An initial conference for would-be entrants is scheduled for May 20 in Reston, Va. Details on the conference, as well as applications and rules, were posted Monday to the DARPA Grand Challenge Web site.

The first DARPA Grand Challenge was conducted in 2004 in the Mojave Desert, on both sides of the California-Nevada state line. In that $1 million contest, no competitor got farther than 7.4 miles along a rugged 142-mile course.

The second Grand Challenge, which was run along a similar desert route, was much more successful. Five vehicles finished the 132-mile drive, with Stanford's modified SUV (nicknamed "Stanley") narrowly beating out two Carnegie Mellon entrants.

Thrun and Whittaker both said the third challenge would be significantly tougher, but significantly more useful as well. Although the vehicles entered in the previous Grand Challenge  negotiated a cleared road through the desert, they would be incapable of driving in a real-world environment, the two professors said.

"Any vision that we have for self-driving cars must address driving in traffic," Thrun said.

Whittaker said his team would probably have to upgrade their vehicles to understand rules of the road, recognize lane-divider lines or even road signs, operate in "urban canyons" where GPS signals can't reach, and read the intentions of other vehicles on the road.

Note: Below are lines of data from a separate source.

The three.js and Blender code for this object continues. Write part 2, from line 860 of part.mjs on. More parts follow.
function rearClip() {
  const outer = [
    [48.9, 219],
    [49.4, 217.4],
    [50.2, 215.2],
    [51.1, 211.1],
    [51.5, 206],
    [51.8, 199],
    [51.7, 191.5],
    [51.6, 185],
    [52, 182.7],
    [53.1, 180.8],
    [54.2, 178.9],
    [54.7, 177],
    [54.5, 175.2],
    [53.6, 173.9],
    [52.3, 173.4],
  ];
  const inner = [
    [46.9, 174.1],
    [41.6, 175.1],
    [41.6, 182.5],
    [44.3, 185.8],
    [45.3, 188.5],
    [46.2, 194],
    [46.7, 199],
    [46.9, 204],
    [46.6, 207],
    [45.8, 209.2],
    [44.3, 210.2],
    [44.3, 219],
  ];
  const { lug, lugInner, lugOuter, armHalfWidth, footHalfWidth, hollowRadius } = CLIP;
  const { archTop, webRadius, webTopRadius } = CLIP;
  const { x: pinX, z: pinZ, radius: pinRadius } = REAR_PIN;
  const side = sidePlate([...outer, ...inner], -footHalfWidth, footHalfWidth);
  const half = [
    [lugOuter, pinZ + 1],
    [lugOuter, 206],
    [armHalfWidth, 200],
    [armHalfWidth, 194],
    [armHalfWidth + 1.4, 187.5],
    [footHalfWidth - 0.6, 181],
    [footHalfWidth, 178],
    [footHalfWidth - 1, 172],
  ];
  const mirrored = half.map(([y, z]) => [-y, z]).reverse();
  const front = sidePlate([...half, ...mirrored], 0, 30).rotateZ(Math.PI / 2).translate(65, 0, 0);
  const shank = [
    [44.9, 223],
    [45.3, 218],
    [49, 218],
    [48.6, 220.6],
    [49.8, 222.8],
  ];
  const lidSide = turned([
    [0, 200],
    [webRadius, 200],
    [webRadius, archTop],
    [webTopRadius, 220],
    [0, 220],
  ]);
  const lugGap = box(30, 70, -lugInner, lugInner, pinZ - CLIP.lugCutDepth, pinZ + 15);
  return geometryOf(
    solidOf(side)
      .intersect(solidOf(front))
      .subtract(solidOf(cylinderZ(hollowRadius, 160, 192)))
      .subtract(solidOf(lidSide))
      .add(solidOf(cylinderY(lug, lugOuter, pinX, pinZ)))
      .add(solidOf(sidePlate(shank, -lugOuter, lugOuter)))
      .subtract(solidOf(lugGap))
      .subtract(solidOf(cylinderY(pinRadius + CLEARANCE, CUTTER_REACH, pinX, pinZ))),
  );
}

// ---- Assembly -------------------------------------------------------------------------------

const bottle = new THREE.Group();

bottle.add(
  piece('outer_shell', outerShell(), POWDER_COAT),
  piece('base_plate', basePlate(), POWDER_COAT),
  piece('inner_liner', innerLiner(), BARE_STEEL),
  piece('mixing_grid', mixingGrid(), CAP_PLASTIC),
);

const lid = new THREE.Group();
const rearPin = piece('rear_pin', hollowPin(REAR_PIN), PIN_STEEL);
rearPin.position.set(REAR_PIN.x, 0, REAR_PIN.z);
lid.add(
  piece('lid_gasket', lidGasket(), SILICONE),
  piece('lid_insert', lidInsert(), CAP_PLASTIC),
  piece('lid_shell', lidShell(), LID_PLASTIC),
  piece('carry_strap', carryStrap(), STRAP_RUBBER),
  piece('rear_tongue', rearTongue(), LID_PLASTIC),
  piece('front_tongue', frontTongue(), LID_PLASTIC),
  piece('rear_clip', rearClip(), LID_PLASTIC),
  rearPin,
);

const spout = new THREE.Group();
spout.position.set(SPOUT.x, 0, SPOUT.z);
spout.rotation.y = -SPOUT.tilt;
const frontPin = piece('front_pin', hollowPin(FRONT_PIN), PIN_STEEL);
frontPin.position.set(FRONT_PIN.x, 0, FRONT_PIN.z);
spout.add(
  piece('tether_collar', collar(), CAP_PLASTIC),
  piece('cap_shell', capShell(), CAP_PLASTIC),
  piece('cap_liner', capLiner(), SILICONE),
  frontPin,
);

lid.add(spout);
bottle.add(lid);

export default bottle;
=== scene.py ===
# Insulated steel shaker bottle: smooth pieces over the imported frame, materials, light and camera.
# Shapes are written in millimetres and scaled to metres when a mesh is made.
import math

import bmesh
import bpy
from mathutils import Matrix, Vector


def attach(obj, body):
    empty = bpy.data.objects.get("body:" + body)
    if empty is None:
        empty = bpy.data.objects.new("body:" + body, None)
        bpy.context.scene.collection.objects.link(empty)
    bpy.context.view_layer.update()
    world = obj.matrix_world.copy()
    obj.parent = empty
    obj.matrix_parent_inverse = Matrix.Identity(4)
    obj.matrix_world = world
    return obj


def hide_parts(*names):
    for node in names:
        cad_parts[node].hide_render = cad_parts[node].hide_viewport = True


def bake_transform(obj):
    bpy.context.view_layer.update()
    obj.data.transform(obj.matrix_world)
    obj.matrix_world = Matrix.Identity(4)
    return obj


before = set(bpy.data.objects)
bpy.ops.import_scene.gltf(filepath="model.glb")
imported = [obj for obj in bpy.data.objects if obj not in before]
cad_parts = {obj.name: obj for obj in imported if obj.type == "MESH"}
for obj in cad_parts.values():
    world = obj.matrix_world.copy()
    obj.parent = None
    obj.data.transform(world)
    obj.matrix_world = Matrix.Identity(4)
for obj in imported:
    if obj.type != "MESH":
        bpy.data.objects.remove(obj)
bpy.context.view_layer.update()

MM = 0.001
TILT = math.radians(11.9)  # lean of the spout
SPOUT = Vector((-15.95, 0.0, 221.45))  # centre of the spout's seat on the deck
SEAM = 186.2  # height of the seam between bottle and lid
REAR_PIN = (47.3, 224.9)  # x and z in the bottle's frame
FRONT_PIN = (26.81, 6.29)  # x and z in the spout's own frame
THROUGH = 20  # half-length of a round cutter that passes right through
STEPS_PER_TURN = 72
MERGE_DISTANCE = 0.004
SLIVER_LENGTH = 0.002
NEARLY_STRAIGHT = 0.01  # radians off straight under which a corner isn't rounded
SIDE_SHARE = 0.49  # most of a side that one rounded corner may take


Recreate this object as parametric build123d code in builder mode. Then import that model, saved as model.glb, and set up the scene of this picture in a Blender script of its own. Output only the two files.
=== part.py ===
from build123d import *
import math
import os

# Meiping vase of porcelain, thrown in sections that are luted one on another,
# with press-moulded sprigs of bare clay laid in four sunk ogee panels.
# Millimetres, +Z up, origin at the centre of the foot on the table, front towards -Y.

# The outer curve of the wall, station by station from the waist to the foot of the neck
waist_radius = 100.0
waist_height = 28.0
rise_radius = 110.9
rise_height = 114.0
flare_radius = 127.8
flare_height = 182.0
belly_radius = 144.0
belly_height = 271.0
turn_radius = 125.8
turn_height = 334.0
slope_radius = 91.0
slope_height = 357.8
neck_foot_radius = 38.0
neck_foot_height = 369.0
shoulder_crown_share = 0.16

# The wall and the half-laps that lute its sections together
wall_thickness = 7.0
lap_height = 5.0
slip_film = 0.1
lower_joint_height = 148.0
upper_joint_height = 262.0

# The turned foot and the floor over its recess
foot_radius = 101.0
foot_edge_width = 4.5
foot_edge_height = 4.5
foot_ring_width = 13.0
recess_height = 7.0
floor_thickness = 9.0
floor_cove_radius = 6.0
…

But he voiced confidence that his "Red Team" could build upon the foundation laid during the earlier challenges.

"It's a little bit like building the pyramids," he said. "You always have to get the foundation right."

Noting that an earlier DARPA-supported innovation, the Internet, revolutionized communications, Thrun suggested that autonomously driven passenger vehicles could revolutionize transportation:

  • The development of safe, self-driving vehicles could drastically reduce the average annual traffic death toll of 42,000 Americans.
  • The carrying capacity of the nation's highways could be dramatically raised from the current level of 8 percent, expressed in terms of the area actually occupied by vehicles.
  • Commuters could relax or work during their average drive time of an hour a day.
  • Children could conceivably have themselves driven to school or soccer practice, with a safety-conscious robot behind the wheel instead of a harried human.

Whittaker agreed that, in the long run, civilians could benefit from Urban Challenge technologies at least as much as the military.

"That's an inevitable future in the automotive industry," he said. "It could be that the automotive consumer will be the one who's the big winner."